The next best advice is what you have already done... ask questions here. The search function at the top RHS of the screen will take you to good information about almost any topic relating to cider.

Welcome to the fun!

P.S. It occurred to me that this attachment might "fast track" the basics for you. I generally give it out to people who ask me "how do you make cider?"
I appreciate your thoughts. I'll have to check out your suggestion.
 
Hi dirigiboy - and welcome. Loved your tale about making cider 40 years ago. My guess is that the cider you made was probably around 6-7 % alcohol by volume. Most apples have about a pound of sugar in a gallon of pressed juice so the starting gravity (density) would be about 1.050. A cider at 6 or 7% ABV is about twice the level of alcohol a mass produced beer or lager will have.

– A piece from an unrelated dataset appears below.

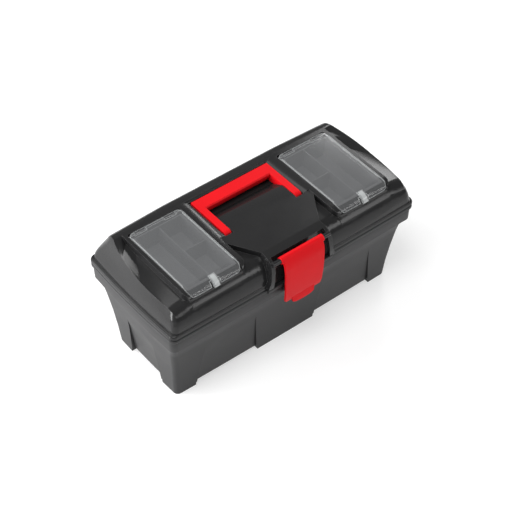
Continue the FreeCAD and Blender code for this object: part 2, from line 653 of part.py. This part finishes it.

I was amazed at all the tweaking people do with cider. I don't think I'm one of them. I do want to improve my cider, but with more of a minimalist approach if that makes sense. My first two years putting up cider in 50 gal. barrels, there was nothing added and, there really was nothing outstanding about the end product.....even after going by the old tradition of waiting until first haying. I think that cider book would be a good thing to have so I'll look for it. I'll continue to read here and ask questions as needed. I can see there are some very knowledgeable people here who enjoy experimenting. I have to assume that many of them received chemistry sets for Christmas as kids.